How to Choose the Right Hidden Camera Battery and Recording Time
You’ve been staring at two product listings for hours. One promises “long battery life.” The other claims “up to 128GB storage.” Neither number means much without context—and that’s exactly what manufacturers count on.
This guide cuts through the marketing fluff. Here’s what actually matters when matching a hidden camera’s power and storage specs to your real-world needs.

Why Battery Life Numbers Lie (And What to Look for Instead)
The “hours of continuous recording” figure printed on a box is almost useless on its own. It assumes ideal lab conditions: fresh battery, card almost empty, lens pointed at a static scene with no motion triggering new clips.
In reality, battery drain depends on three variables working together:
Resolution settings. 1080p recording at 30fps draws roughly twice the power of 720p. If you’re running a camera at maximum quality, expect 40–60% less runtime than the headline number suggests.
Motion detection behavior. A camera that wakes up and records only when it detects movement might run for days on a single charge. One that records continuously will drain in hours. This is the single biggest factor most buyers ignore.

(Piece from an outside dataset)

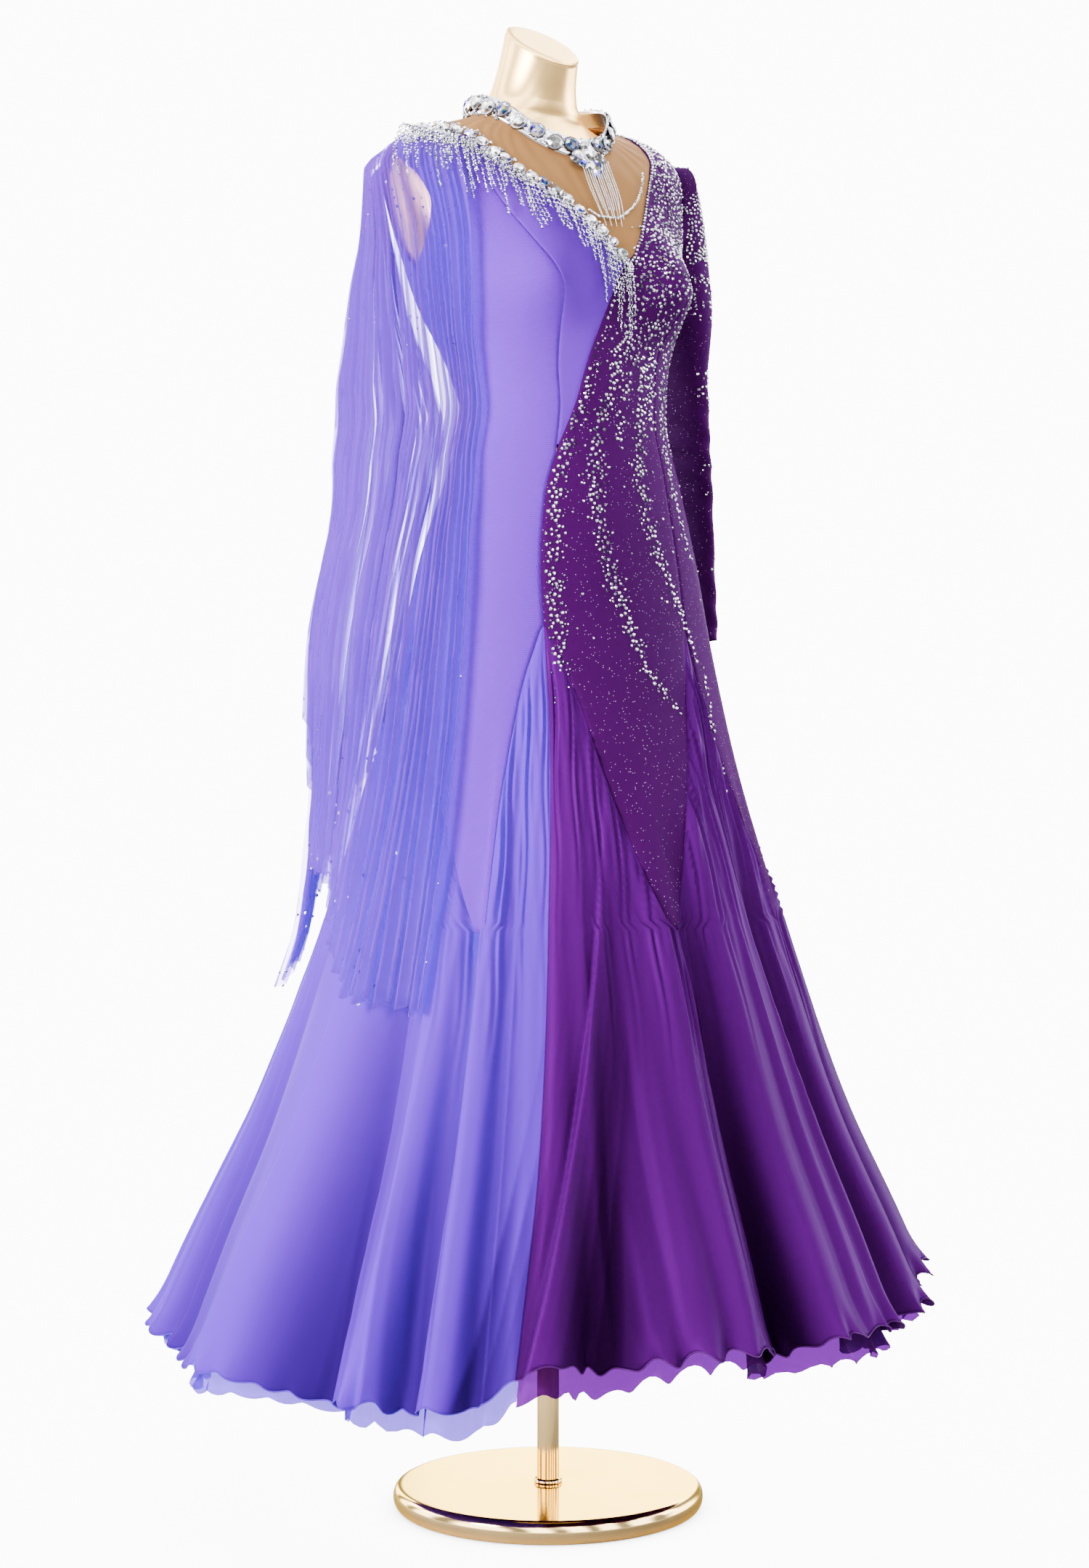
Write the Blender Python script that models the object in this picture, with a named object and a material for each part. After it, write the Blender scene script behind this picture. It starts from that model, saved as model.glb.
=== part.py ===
# Ballroom dance dress on a limbless dress form and a round-base stand.
# Metres, +Z up. The wearer faces -Y and their left is +X. The origin is the centre of the plate's base.
# Surfaces are given by a height and a turn around the body, in degrees from the front to the wearer's left.
import math

import bmesh
import bpy
import numpy as np

for old in list(bpy.data.objects):
    bpy.data.objects.remove(old, do_unlink=True)

# Driving sizes
PLATE_RADIUS = 0.1775
PLATE_HEIGHT = 0.026
PLATE_ROUND = 0.009
PLATE_SIDES = 32
POLE_RADIUS = 0.0125
POLE_SIDES = 16
SEAT_GAP = 0.0003      # between solids that touch
FORM_BOTTOM = 0.850
FORM_COLUMNS = 26
FORM_HEIGHTS = (
    FORM_BOTTOM, 0.91, 0.97, 1.03, 1.08, 1.13, 1.18, 1.21, 1.24, 1.265, 1.29, 1.33, 1.37, 1.40, 1.43,
    1.47, 1.50, 1.52, 1.54, 1.555, 1.568, 1.578, 1.588, 1.60, 1.62, 1.65,
)
NECK_RING = 1.600      # above this the neck's rings tilt with its cap
NECK_TOP = 1.679
NECK_SLANT = 0.030     # rise of the cap at the back, and drop at the front
APEX = 1.000           # height where the godets start
POINT = 0.670          # height of the panels' points
WALL = 0.0015          # cloth
CLOTH_OUT = 0.0016     # outer face of the cloth, from the body surface
SEAM_GAP = 0.0004
HEM_BAND = 0.026       # waved hem edge
HEM_WAVE = 0.0045
HEM_SPLIT = 3          # hem points for each godet column
HEM_WAVE_POINTS = 3.6  # hem points for each wave
UNDER_DROP = 0.024     # the underskirt shows this far below the hem
UNDER_IN = 0.014       # and hangs this far inside it
UNDER_SEAT = 0.0010    # at its top edge
UNDER_WAVE = 0.0035
FLOAT_WALL = 0.0012
FLOAT_SEAT = 0.0004    # from the bodice at the shoulder seam
PLEAT = 0.0035
SLEEVE_WALL = 0.0016
SLEEVE_IN = 0.0012     # inside the armhole's edge
SLEEVE_ASIDE = 0.0016  # and away from the body
YOKE_WALL = 0.0012
YOKE_OUT = 0.0014
YOKE_ASIDE = 2         # seam gaps between the yoke's two pieces
CHOKER_RADIUS_X = 0.079
CHOKER_RADIUS_Y = 0.073
CHOKER_CENTRE_Y = 0.018
CHOKER_HEIGHT = 0.022
CHOKER_STONES = 20
CHOKER_OUT = 0.004     # outside the yoke's top edge
CHOKER_UP = 0.0132     # middle of the band, above the body there
CHOKER_DROP = 1.35     # how much deeper the front motif hangs
BAND_WIDTH = 0.018
BAND_WALL = 0.0022
STONE_RISE = 0.0030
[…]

Environmental factors. Cold temperatures kill batteries faster. A camera that lasts eight hours at 25°C might quit after three hours in an unheated warehouse in winter.
Most hidden cameras fall into two categories by power source:
| Power Type | Typical Continuous Runtime | Best For |
|---|---|---|
| Battery-operated (power bank, pen, key fob) | 2–8 hours continuous | Mobile use, short deployments |
| Plugged-in (USB charger, smoke detector, clock) | Unlimited (as long as power stays on) | Permanent installations |
| Hybrid (power bank with pass-through charging) | 6–12 hours standby + constant power option | All-day coverage, overnight recording |
Here’s the practical rule: if the camera needs to run overnight, it must plug into mains power. No consumer-grade battery camera will reliably record 8+ hours continuously at 1080p.

Understanding Recording Modes: Continuous vs. Motion-Activated vs. Scheduled
Most hidden cameras offer at least two recording modes, and picking the wrong one wastes both battery life and storage.
Continuous Recording
The camera records everything, non-stop, until storage fills up or power runs out. This is useful for:
– Documenting a specific event with known start and end times
– Situations where you can’t predict when something will happen
– Situations where reviewing the full timeline matters (legal evidence, detailed audit)
The problem is obvious: a 64GB card filled at 1080p / 4Mbps lasts roughly 36 hours. Miss the critical moment on hour 37, and you’ve got nothing.
Motion-Activated Recording
The camera stays in standby until its PIR (passive infrared) sensor detects heat movement, then starts recording. Files are usually saved in 1–5 minute clips per event.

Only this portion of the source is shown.